Monetization: The Skin Trap and Ad Economics
Hole.io runs on interstitial ads between rounds and optional rewarded video for continues or currency. The "Custom skins" feature listed prominently? Purely cosmetic holes with minimal visual distinction at gameplay distances. The monetization asymmetry: paying removes ads but doesn't accelerate meaningful progression because there is none. No unlock tree. No persistent power curve. Just cosmetic rotation.
The decision shortcut: if you're considering the ad removal purchase, calculate your actual playtime first. At roughly 30-second ad intervals during active play, you're trading a few dollars against maybe 10-15 minutes of ad exposure per hour. But since the core loop exhausts its novelty quickly, most players won't hit break-even on attention saved versus money spent.
Voodoo's model depends on churn and replace—acquire cheap, monetize light, move users to the next title. Hole.io fits this perfectly. It's not designed for month-long engagement. It's designed for download, play today, maybe tomorrow, forget by weekend.

Performance, Platform, and the Windows Footnote
The store listing notes "Available on Android, Windows*" with that asterisk trailing to "Powered by Intel technology." This Windows availability appears to be an emulator or Intel-specific port rather than native optimization. On Android, the low-poly aesthetic runs smoothly even on budget hardware—a genuine technical achievement for accessibility.
The performance trade-off: visual clarity at distance suffers. Determining whether an object fits your current size threshold requires proximity, which creates collision risk with larger holes. The stylized graphics serve frame rate over information density. Competitive players (to the extent genuine competition exists) can't pre-plan routes by sight-reading the cityscape.
Data practices merit a brief note. The store discloses location collection, app activity sharing with third parties, and unencrypted data transmission. For a casual game requiring no account, this is aggressive. The "You can request that data be deleted" option exists but requires proactive user action most won't take.

Who Should Play, Who Should Skip
Play now if: You need a genuinely free, no-barrier time-killer for sub-two-minute waits; you find mechanical simplicity relaxing rather than boring; you're curious about the .io genre's mobile evolution and want reference experience.
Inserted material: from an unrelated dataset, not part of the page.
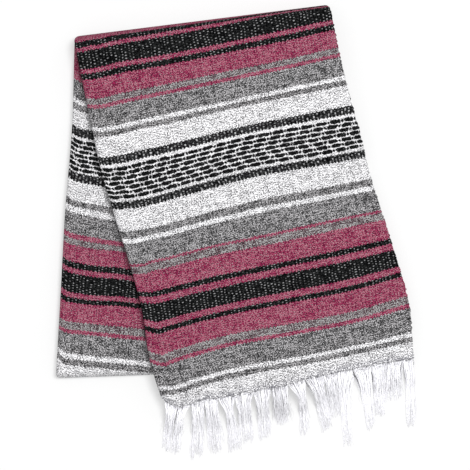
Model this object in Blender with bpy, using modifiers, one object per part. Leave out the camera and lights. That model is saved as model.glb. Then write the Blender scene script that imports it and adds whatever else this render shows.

Skip if: You want genuine multiplayer competition with visible skill expression; you need progression systems, unlocks, or long-term goals; ad interruptions in short sessions frustrate you; data collection practices bother you disproportionate to the product value.
Wait for sale is irrelevant—the game's free with optional ad removal that rarely goes on meaningful discount. Revisit after update only if patch notes specifically address matchmaking transparency or add persistent systems.
The One Thing to Do Differently
Treat Hole.io as a single-session curiosity, not a candidate for your home screen. Download it, play five rounds recognizing the bot patterns, enjoy the swallowing spectacle, then uninstall before the ad load trains you to tolerate interruption. The game's actual value is that first hour of novel feedback—growing from bench-eater to building-devourer—not any sustained engagement it fails to support.